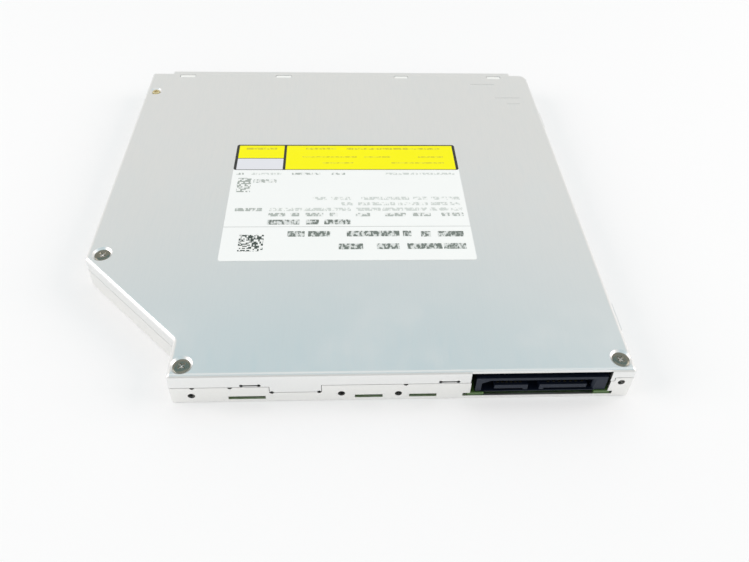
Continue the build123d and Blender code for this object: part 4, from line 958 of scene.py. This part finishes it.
def printed_field(name, xs, ys, bottom, corner):
    """A plate of ink between two xs and two ys, in mm, with rounded corners."""
    bpy.ops.object.select_all(action="DESELECT")
    middle = Vector((sum(xs) / 2 * MM, sum(ys) / 2 * MM, bottom + INK / 2))
    bpy.ops.mesh.primitive_cube_add(size=1, location=middle)
    field = bpy.context.object
    field.name = name
    field.scale = ((xs[1] - xs[0]) * MM, (ys[1] - ys[0]) * MM, INK)
    bpy.ops.object.transform_apply(location=True, rotation=False, scale=True)
    bpy.ops.object.mode_set(mode="EDIT")
    bpy.ops.mesh.select_all(action="DESELECT")
    bpy.ops.object.mode_set(mode="OBJECT")
    points = field.data.vertices
    for edge in field.data.edges:
        low, high = (points[index].co.z for index in edge.vertices)
        edge.select = abs(high - low) > INK / 2
    bpy.ops.object.mode_set(mode="EDIT")
    bpy.ops.mesh.select_mode(type="EDGE")
    bpy.ops.mesh.bevel(offset=corner * MM, segments=4, affect="EDGES")
    bpy.ops.object.mode_set(mode="OBJECT")
    return field


# %% Inks
PRINT_BLACK = label_film("print_black", (0.020, 0.022, 0.018), (0.010, 0.011, 0.010))
PRINT_YELLOW = label_film("print_yellow", (0.98, 0.93, 0.002), (0.93, 0.88, 0.002))
tint_gleam(PRINT_YELLOW, (1.0, 0.96, 0.3), 0.25)
PRINT_LAVENDER = label_film("print_lavender", (0.78, 0.79, 0.83), (0.74, 0.75, 0.80))
print("Inks ready")

# %% The band
LABEL_LOW, LABEL_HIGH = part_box("rating_label")
LEFT, RIGHT = LABEL_LOW.x / MM, LABEL_HIGH.x / MM
FAR = LABEL_HIGH.y / MM
FILM_TOP = LABEL_HIGH.z
BAND_NEAR = 8.0
FRAME_SIDE = 0.8
FRAME_FAR = 0.5
FRAME_NEAR = 0.22
DIVIDER = -17.0
DIVIDER_WIDTH = 0.75
CELL_SPLIT = 13.5
THIN_LINE = 0.25

band = printed_field("label_band", (LEFT, RIGHT), (BAND_NEAR, FAR), FILM_TOP, 0.7)
finish_piece(band, PRINT_BLACK)

left_cell = (LEFT + FRAME_SIDE, DIVIDER - DIVIDER_WIDTH / 2)
right_cell = (DIVIDER + DIVIDER_WIDTH / 2, RIGHT - FRAME_SIDE)
cell_near = BAND_NEAR + FRAME_NEAR
cell_far = FAR - FRAME_FAR
upper_rows = (CELL_SPLIT + THIN_LINE / 2, cell_far)
lower_rows = (cell_near, CELL_SPLIT - THIN_LINE / 2)
cells_on = FILM_TOP + INK
yellow = join_pieces(
    "label_yellow_fields",
    [
        printed_field("left_yellow", left_cell, upper_rows, cells_on, 0.15),
        printed_field("right_yellow", right_cell, (cell_near, cell_far), cells_on, 0.15),
    ],
)
finish_piece(yellow, PRINT_YELLOW)
pale_cell = printed_field("label_pale_field", left_cell, lower_rows, cells_on, 0.1)
finish_piece(pale_cell, PRINT_LAVENDER)
print("Band from y", BAND_NEAR, "to", round(FAR, 2), "mm")

# %% [markdown]
# The small print is too small to read on the real label, so it becomes rows of plain bars: a
# row has a height, a tone and the stretches that are inked. The ink's colour is broken up by a
# fine noise, so that a bar has the uneven grey of tiny print seen from arm's length.

# %% Small print


def broken_ink(name, ink, paper, coverage):
    """Ink that is broken up by fine blots, as small print looks from afar."""
    material, tree, shader, place = new_material(name, 0.42)
    squeeze = add_node(tree, "ShaderNodeMapping")
    squeeze.inputs["Scale"].default_value = (1.0, 0.55, 1.0)
    tree.links.new(place, squeeze.inputs["Vector"])
    blots = add_node(tree, "ShaderNodeTexNoise")
    blots.inputs["Scale"].default_value = 1500.0
    blots.inputs["Detail"].default_value = 1.0
    tree.links.new(squeeze.outputs["Vector"], blots.inputs["Vector"])
    inked = add_node(tree, "ShaderNodeMapRange")
    inked.inputs["From Min"].default_value = coverage - 0.07
    inked.inputs["From Max"].default_value = coverage + 0.07
    tree.links.new(blots.outputs["Fac"], inked.inputs["Value"])
    two_tones(tree, inked.outputs["Result"], ink, paper, shader.inputs["Base Color"])
    between(tree, blots.outputs["Fac"], 0.38, 0.46, shader.inputs["Roughness"])
    return material


FAINT_INK = broken_ink("faint_ink", (0.62, 0.66, 0.63), (0.90, 0.92, 0.90), 0.52)
PLAIN_INK = broken_ink("plain_ink", (0.42, 0.46, 0.43), (0.86, 0.88, 0.86), 0.52)
BOLD_INK = broken_ink("bold_ink", (0.16, 0.19, 0.17), (0.72, 0.75, 0.73), 0.52)
OLIVE_INK = broken_ink("olive_ink", (0.62, 0.56, 0.004), (0.86, 0.82, 0.005), 0.50)

PRINT_ROWS = (
    ("faint", 6.2, 0.9, ((-26.2, -17.6), (11.9, 32.0))),
    ("plain", 6.2, 0.9, ((-30.2, -28.2), (-14.6, -6.5), (-3.5, 0.5))),
    ("plain", 2.9, 1.5, ((-25.2, -18.8),)),
    ("faint", -4.8, 1.3, ((-8.4, -4.6), (-3.5, 2.3), (4.8, 18.0), (19.1, 23.2), (24.1, 32.0))),
    ("faint", -7.1, 1.3, ((-0.7, 2.5), (3.9, 14.0), (14.8, 23.0), (23.8, 32.2))),
    ("faint", -9.4, 1.3, ((-20.0, 1.9), (3.3, 10.0), (10.4, 22.5), (23.3, 32.2))),
    ("plain", -9.4, 1.3, ((-29.1, -21.9),)),
    ("plain", -11.5, 1.4, ((-20.1, -15.4), (-14.3, -11.9), (-10.2, -5.5), (-3.8, -1.6))),
    ("plain", -11.6, 1.4, ((3.2, 7.0), (11.0, 16.6), (18.5, 23.3), (26.2, 32.2))),
    ("bold", -14.5, 1.9, ((-20.2, -11.6), (-10.0, -6.6), (-5.2, 1.7))),
    ("bold", -19.1, 2.1, ((-14.6, -10.2), (-9.3, -3.6), (0.7, 14.4), (15.3, 17.5))),
    ("bold", -19.3, 2.1, ((20.0, 22.6), (24.4, 31.2))),
    ("bold", -23.9, 2.1, ((-1.4, 4.8), (8.3, 14.1), (16.1, 25.1), (25.5, 31.3))),
    ("olive", 18.3, 0.9, ((-28.5, -19.5), (-11.0, -2.0), (1.0, 29.0))),
    ("olive", 14.2, 0.5, ((-12.0, 4.0), (6.0, 14.0), (22.0, 29.5))),
    ("olive", 11.3, 0.5, ((-6.0, 3.0), (14.0, 29.5))),
)
INKS = {"faint": FAINT_INK, "plain": PLAIN_INK, "bold": BOLD_INK, "olive": OLIVE_INK}
BAR_CORNER = 0.15

for tone, ink in INKS.items():
    bottom = FILM_TOP + (2 * INK if tone == "olive" else 0)
    bars = [
        printed_field(tone + "_bar", span, (middle - tall / 2, middle + tall / 2), bottom, BAR_CORNER)
        for row_tone, middle, tall, spans in PRINT_ROWS
        if row_tone == tone
        for span in spans
    ]
    finish_piece(join_pieces("label_" + tone + "_print", bars), ink)
    print("Bars of", tone, "print:", len(bars))

# %% [markdown]
# A thin rule crosses the label, and two square fields of fine speckle sit at its left side. The
# speckle is a grid of small squares, each black or white by chance.

# %% Rule and square fields


def speckle(name, squares_per_metre, ink, paper):
    """Small squares that are inked or bare by chance."""
    material, tree, shader, place = new_material(name, 0.42)
    finer = add_node(tree, "ShaderNodeVectorMath", operation="SCALE")
    finer.inputs["Scale"].default_value = squares_per_metre
    tree.links.new(place, finer.inputs[0])
    cells = add_node(tree, "ShaderNodeVectorMath", operation="FLOOR")
    tree.links.new(finer.outputs["Vector"], cells.inputs[0])
    flat = add_node(tree, "ShaderNodeSeparateXYZ")
    tree.links.new(cells.outputs["Vector"], flat.inputs[0])
    square = add_node(tree, "ShaderNodeCombineXYZ")
    tree.links.new(flat.outputs["X"], square.inputs["X"])
    tree.links.new(flat.outputs["Y"], square.inputs["Y"])
    chance = add_node(tree, "ShaderNodeTexWhiteNoise")
    tree.links.new(square.outputs["Vector"], chance.inputs["Vector"])
    inked = add_node(tree, "ShaderNodeMath", operation="GREATER_THAN")
    inked.inputs[1].default_value = 0.5
    tree.links.new(chance.outputs["Value"], inked.inputs[0])
    two_tones(tree, inked.outputs["Value"], ink, paper, shader.inputs["Base Color"])
    between(tree, chance.outputs["Value"], 0.38, 0.46, shader.inputs["Roughness"])
    return material


BARE_PAPER = (0.88, 0.90, 0.88)
RULE_GREY = label_film("rule_grey", (0.50, 0.52, 0.50), (0.44, 0.46, 0.44))
FAINT_SPECKLE = speckle("faint_speckle", 2000.0, (0.36, 0.40, 0.37), BARE_PAPER)
DARK_SPECKLE = speckle("dark_speckle", 2600.0, (0.05, 0.07, 0.06), BARE_PAPER)
rule = printed_field("label_rule", (LEFT, RIGHT), (-16.4, -16.25), FILM_TOP, 0.03)
finish_piece(rule, RULE_GREY)
small_square = printed_field("label_small_square", (-29.6, -25.8), (-2.0, 4.3), FILM_TOP, 0.1)
finish_piece(small_square, FAINT_SPECKLE)
large_square = printed_field("label_large_square", (-26.9, -20.6), (-25.5, -19.4), FILM_TOP, 0.1)
finish_piece(large_square, DARK_SPECKLE)
print("Square fields ready")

What you need to do: Exactly as they stand, set down the lines from the top of the data through the line with "finish_piece(band, PRINT_BLACK)".

Expected answer:
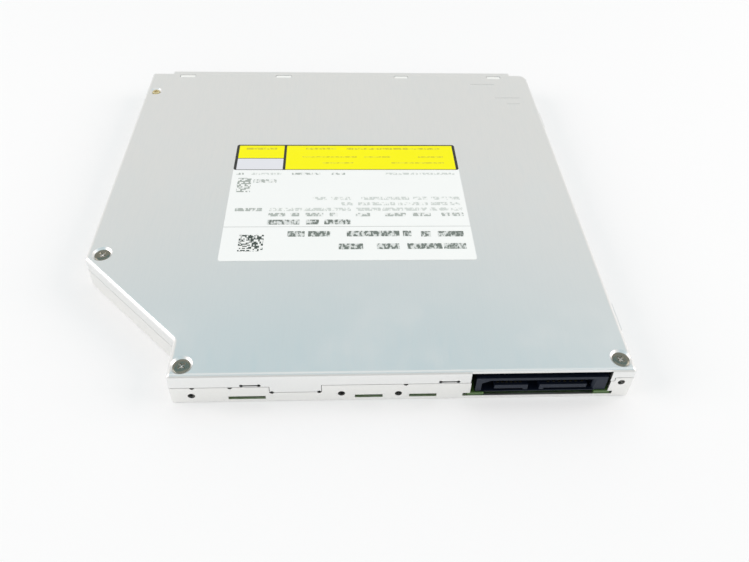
Continue the build123d and Blender code for this object: part 4, from line 958 of scene.py. This part finishes it.
def printed_field(name, xs, ys, bottom, corner):
    """A plate of ink between two xs and two ys, in mm, with rounded corners."""
    bpy.ops.object.select_all(action="DESELECT")
    middle = Vector((sum(xs) / 2 * MM, sum(ys) / 2 * MM, bottom + INK / 2))
    bpy.ops.mesh.primitive_cube_add(size=1, location=middle)
    field = bpy.context.object
    field.name = name
    field.scale = ((xs[1] - xs[0]) * MM, (ys[1] - ys[0]) * MM, INK)
    bpy.ops.object.transform_apply(location=True, rotation=False, scale=True)
    bpy.ops.object.mode_set(mode="EDIT")
    bpy.ops.mesh.select_all(action="DESELECT")
    bpy.ops.object.mode_set(mode="OBJECT")
    points = field.data.vertices
    for edge in field.data.edges:
        low, high = (points[index].co.z for index in edge.vertices)
        edge.select = abs(high - low) > INK / 2
    bpy.ops.object.mode_set(mode="EDIT")
    bpy.ops.mesh.select_mode(type="EDGE")
    bpy.ops.mesh.bevel(offset=corner * MM, segments=4, affect="EDGES")
    bpy.ops.object.mode_set(mode="OBJECT")
    return field


# %% Inks
PRINT_BLACK = label_film("print_black", (0.020, 0.022, 0.018), (0.010, 0.011, 0.010))
PRINT_YELLOW = label_film("print_yellow", (0.98, 0.93, 0.002), (0.93, 0.88, 0.002))
tint_gleam(PRINT_YELLOW, (1.0, 0.96, 0.3), 0.25)
PRINT_LAVENDER = label_film("print_lavender", (0.78, 0.79, 0.83), (0.74, 0.75, 0.80))
print("Inks ready")

# %% The band
LABEL_LOW, LABEL_HIGH = part_box("rating_label")
LEFT, RIGHT = LABEL_LOW.x / MM, LABEL_HIGH.x / MM
FAR = LABEL_HIGH.y / MM
FILM_TOP = LABEL_HIGH.z
BAND_NEAR = 8.0
FRAME_SIDE = 0.8
FRAME_FAR = 0.5
FRAME_NEAR = 0.22
DIVIDER = -17.0
DIVIDER_WIDTH = 0.75
CELL_SPLIT = 13.5
THIN_LINE = 0.25

band = printed_field("label_band", (LEFT, RIGHT), (BAND_NEAR, FAR), FILM_TOP, 0.7)
finish_piece(band, PRINT_BLACK)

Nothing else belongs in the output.